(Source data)

[START]

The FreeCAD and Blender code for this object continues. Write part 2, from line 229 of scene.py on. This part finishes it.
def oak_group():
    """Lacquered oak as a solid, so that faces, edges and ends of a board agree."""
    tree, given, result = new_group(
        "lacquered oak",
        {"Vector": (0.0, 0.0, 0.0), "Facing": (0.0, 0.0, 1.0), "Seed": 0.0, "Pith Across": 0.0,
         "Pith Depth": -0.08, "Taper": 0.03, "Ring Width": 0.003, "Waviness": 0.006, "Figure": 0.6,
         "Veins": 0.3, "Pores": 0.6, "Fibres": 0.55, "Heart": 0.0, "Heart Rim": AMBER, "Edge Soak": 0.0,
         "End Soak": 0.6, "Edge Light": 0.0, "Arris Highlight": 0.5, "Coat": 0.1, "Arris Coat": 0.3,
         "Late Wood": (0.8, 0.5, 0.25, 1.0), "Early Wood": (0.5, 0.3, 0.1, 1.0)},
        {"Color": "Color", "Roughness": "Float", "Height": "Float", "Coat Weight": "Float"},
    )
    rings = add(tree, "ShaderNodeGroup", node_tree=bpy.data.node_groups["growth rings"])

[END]
[START]

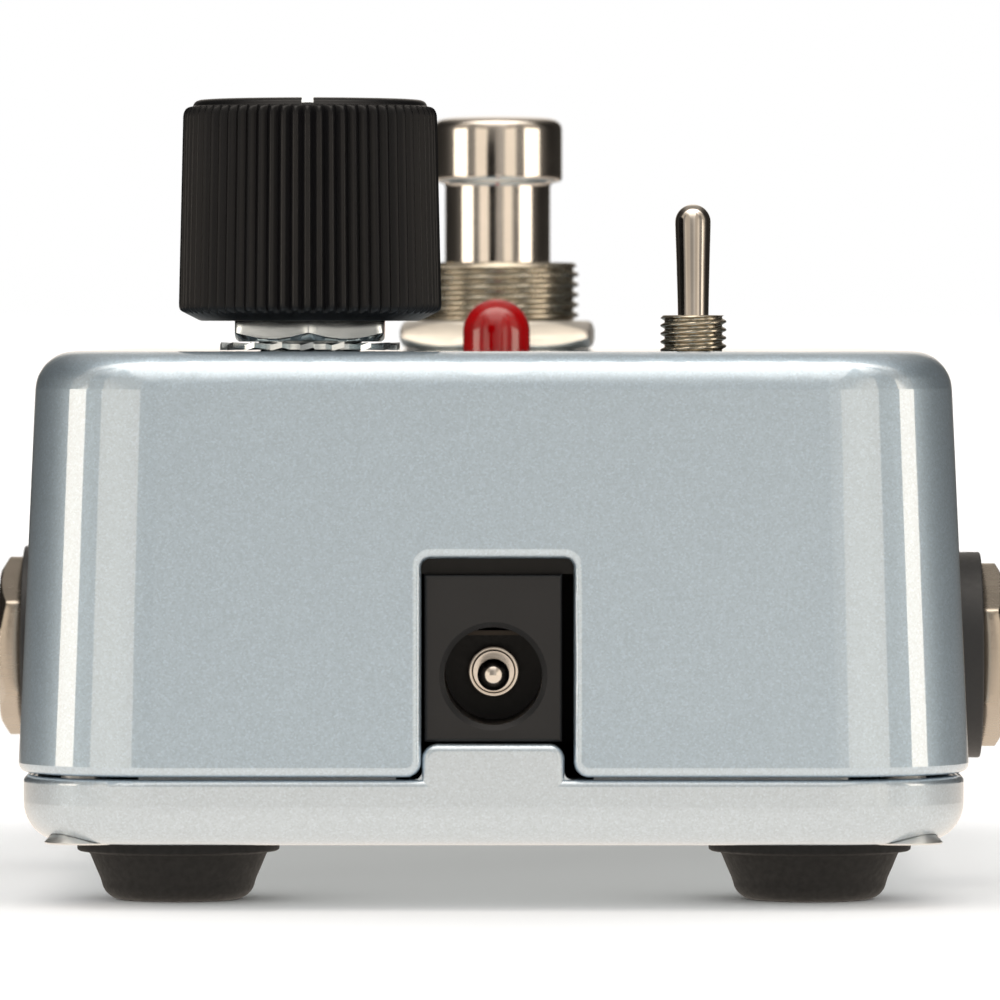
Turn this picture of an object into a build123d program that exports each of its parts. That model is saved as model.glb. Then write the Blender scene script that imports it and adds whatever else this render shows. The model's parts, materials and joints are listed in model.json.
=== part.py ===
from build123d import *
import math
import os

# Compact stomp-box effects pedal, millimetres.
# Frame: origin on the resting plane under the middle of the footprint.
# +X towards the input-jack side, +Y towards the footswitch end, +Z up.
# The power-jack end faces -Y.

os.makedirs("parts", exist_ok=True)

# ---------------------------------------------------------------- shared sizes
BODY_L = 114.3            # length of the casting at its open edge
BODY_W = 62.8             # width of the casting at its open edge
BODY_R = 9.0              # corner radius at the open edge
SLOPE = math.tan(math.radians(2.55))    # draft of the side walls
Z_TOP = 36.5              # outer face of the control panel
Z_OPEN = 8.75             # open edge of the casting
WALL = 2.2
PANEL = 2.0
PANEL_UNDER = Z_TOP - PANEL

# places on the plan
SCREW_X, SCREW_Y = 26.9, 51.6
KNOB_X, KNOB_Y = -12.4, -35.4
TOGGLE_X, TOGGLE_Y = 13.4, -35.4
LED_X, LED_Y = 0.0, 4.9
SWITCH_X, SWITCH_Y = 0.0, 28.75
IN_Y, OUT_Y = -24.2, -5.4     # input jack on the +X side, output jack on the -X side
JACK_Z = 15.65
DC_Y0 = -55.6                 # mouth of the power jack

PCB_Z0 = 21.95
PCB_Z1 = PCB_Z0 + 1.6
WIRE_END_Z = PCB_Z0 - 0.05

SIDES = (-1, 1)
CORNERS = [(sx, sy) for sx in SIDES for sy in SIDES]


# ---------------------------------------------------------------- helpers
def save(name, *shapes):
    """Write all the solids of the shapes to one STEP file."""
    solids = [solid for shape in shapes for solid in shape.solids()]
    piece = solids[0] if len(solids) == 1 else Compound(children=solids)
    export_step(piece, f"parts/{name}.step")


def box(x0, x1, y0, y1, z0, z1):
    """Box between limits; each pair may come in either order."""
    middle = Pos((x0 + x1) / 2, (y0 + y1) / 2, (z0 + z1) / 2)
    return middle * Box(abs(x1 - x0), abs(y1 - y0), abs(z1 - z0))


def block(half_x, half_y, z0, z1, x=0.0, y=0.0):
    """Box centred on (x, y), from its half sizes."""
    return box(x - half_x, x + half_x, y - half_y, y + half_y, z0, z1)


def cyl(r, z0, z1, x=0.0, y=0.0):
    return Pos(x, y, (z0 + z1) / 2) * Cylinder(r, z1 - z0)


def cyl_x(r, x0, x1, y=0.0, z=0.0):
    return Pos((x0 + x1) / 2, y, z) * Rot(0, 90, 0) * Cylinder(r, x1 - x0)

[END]
[START]

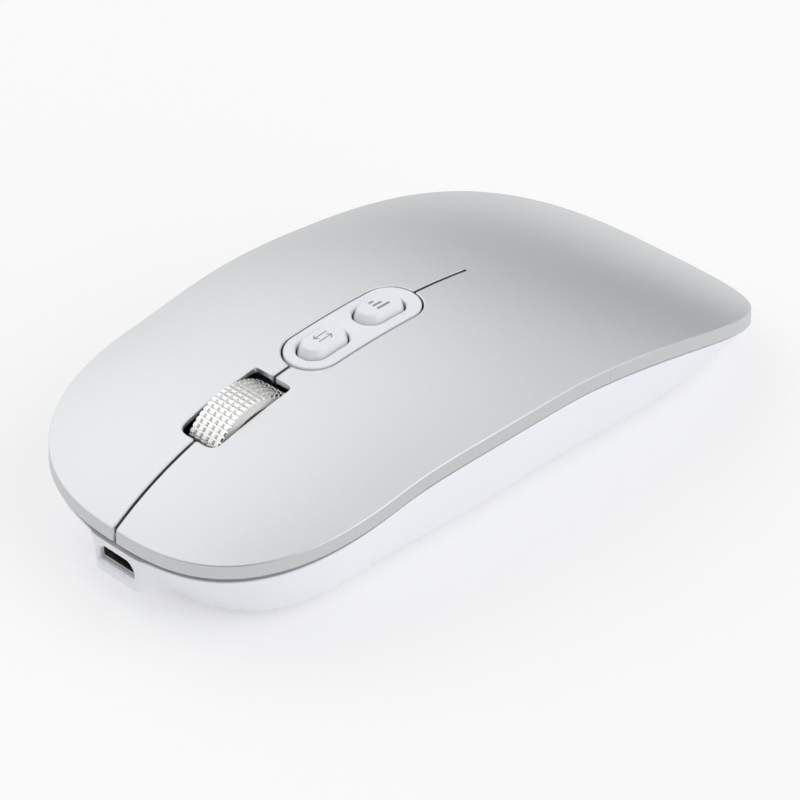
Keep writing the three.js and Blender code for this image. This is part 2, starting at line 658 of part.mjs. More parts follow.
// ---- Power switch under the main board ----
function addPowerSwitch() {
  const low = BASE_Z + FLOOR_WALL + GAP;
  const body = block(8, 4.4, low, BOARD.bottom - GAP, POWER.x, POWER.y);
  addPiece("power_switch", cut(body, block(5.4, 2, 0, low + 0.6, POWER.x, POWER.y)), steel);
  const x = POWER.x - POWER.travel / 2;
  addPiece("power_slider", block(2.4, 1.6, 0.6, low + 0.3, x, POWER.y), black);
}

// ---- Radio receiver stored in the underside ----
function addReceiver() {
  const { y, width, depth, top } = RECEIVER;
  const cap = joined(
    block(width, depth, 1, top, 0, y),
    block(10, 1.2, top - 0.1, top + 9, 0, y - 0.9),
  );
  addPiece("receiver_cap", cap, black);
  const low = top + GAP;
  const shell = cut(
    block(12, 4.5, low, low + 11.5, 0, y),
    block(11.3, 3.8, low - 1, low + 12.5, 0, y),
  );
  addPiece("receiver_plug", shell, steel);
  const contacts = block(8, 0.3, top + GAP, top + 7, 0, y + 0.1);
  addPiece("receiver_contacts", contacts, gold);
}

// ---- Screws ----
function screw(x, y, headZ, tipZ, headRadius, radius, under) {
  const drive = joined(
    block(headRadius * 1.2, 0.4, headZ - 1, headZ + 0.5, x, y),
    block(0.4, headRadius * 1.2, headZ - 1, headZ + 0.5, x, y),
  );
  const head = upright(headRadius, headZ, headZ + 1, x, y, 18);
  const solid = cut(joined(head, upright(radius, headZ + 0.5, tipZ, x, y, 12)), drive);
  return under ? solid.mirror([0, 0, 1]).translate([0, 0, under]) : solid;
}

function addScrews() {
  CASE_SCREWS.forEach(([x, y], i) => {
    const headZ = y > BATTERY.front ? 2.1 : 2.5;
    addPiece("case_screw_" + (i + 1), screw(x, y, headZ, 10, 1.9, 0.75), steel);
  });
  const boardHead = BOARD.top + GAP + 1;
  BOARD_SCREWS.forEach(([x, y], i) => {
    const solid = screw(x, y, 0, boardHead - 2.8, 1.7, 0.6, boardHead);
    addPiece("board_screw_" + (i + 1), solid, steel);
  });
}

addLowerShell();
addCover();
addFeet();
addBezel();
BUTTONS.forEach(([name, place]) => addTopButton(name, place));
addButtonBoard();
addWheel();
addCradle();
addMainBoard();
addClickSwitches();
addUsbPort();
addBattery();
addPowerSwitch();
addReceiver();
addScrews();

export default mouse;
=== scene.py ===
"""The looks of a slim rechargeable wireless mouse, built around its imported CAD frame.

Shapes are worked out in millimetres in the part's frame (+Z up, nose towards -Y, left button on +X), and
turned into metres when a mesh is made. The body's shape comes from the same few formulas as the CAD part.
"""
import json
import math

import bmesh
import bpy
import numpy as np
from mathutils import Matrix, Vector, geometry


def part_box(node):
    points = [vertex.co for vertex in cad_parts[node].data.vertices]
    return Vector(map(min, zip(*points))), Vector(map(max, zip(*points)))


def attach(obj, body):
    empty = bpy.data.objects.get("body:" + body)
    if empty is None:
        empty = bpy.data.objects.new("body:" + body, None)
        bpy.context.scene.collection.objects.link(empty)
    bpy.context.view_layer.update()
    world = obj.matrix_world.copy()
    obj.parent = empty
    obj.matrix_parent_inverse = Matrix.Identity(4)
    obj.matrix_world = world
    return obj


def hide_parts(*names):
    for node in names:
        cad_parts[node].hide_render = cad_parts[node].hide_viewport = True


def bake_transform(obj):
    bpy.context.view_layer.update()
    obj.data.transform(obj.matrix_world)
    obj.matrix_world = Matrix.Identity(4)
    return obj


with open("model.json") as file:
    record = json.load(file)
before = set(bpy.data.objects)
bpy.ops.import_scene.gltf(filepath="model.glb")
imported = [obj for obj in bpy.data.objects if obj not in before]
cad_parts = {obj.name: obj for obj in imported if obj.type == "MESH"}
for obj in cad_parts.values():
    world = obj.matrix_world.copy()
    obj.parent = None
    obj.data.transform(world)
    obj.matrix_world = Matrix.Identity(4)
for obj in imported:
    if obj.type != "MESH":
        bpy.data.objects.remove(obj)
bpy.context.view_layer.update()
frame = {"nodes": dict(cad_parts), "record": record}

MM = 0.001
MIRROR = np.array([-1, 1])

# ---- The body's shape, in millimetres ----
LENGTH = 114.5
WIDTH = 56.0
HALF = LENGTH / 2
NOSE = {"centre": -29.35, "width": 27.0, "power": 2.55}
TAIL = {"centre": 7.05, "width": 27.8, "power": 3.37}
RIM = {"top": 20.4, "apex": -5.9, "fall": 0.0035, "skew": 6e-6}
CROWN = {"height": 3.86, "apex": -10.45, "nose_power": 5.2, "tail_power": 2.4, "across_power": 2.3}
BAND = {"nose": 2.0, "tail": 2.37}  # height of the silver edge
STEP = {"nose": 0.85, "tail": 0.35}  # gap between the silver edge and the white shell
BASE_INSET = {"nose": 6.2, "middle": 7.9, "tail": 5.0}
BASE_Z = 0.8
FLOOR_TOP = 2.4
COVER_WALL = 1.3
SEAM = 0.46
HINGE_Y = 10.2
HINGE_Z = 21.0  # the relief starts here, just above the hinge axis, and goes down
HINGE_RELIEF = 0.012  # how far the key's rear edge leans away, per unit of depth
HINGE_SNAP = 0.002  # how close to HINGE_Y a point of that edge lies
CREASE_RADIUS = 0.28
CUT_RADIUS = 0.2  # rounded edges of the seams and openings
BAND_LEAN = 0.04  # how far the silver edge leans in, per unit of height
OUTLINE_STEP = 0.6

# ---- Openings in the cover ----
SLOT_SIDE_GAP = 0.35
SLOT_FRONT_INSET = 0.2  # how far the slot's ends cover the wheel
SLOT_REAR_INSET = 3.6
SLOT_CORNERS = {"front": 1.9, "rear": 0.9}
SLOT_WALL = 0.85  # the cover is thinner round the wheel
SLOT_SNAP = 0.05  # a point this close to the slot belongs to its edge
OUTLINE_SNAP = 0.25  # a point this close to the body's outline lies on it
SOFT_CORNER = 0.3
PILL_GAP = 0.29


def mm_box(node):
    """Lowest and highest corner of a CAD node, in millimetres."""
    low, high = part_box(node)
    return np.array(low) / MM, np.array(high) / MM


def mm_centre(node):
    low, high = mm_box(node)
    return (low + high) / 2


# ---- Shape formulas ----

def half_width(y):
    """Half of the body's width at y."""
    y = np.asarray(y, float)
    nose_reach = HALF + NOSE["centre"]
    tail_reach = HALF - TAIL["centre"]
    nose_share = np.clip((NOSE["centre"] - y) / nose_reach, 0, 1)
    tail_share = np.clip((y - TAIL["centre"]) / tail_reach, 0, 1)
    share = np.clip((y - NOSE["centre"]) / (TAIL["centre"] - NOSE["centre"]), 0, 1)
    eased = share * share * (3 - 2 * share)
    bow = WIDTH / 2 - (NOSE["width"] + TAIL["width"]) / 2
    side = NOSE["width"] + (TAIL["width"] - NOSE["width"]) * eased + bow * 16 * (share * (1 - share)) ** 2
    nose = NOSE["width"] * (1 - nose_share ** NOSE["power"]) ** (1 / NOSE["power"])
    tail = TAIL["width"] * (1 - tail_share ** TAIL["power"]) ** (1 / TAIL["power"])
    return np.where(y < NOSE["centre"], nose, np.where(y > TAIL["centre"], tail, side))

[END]

> Stated goal
Write out, from the lines above, only those from the line with "addLowerShell();" to the line with "cad_parts[node].hide_render = cad_parts[node].hide_viewport", exactly as given, including the first and the last.

> The completed task
addLowerShell();
addCover();
addFeet();
addBezel();
BUTTONS.forEach(([name, place]) => addTopButton(name, place));
addButtonBoard();
addWheel();
addCradle();
addMainBoard();
addClickSwitches();
addUsbPort();
addBattery();
addPowerSwitch();
addReceiver();
addScrews();

export default mouse;
=== scene.py ===
"""The looks of a slim rechargeable wireless mouse, built around its imported CAD frame.

Shapes are worked out in millimetres in the part's frame (+Z up, nose towards -Y, left button on +X), and
turned into metres when a mesh is made. The body's shape comes from the same few formulas as the CAD part.
"""
import json
import math

import bmesh
import bpy
import numpy as np
from mathutils import Matrix, Vector, geometry


def part_box(node):
    points = [vertex.co for vertex in cad_parts[node].data.vertices]
    return Vector(map(min, zip(*points))), Vector(map(max, zip(*points)))


def attach(obj, body):
    empty = bpy.data.objects.get("body:" + body)
    if empty is None:
        empty = bpy.data.objects.new("body:" + body, None)
        bpy.context.scene.collection.objects.link(empty)
    bpy.context.view_layer.update()
    world = obj.matrix_world.copy()
    obj.parent = empty
    obj.matrix_parent_inverse = Matrix.Identity(4)
    obj.matrix_world = world
    return obj


def hide_parts(*names):
    for node in names:
        cad_parts[node].hide_render = cad_parts[node].hide_viewport = True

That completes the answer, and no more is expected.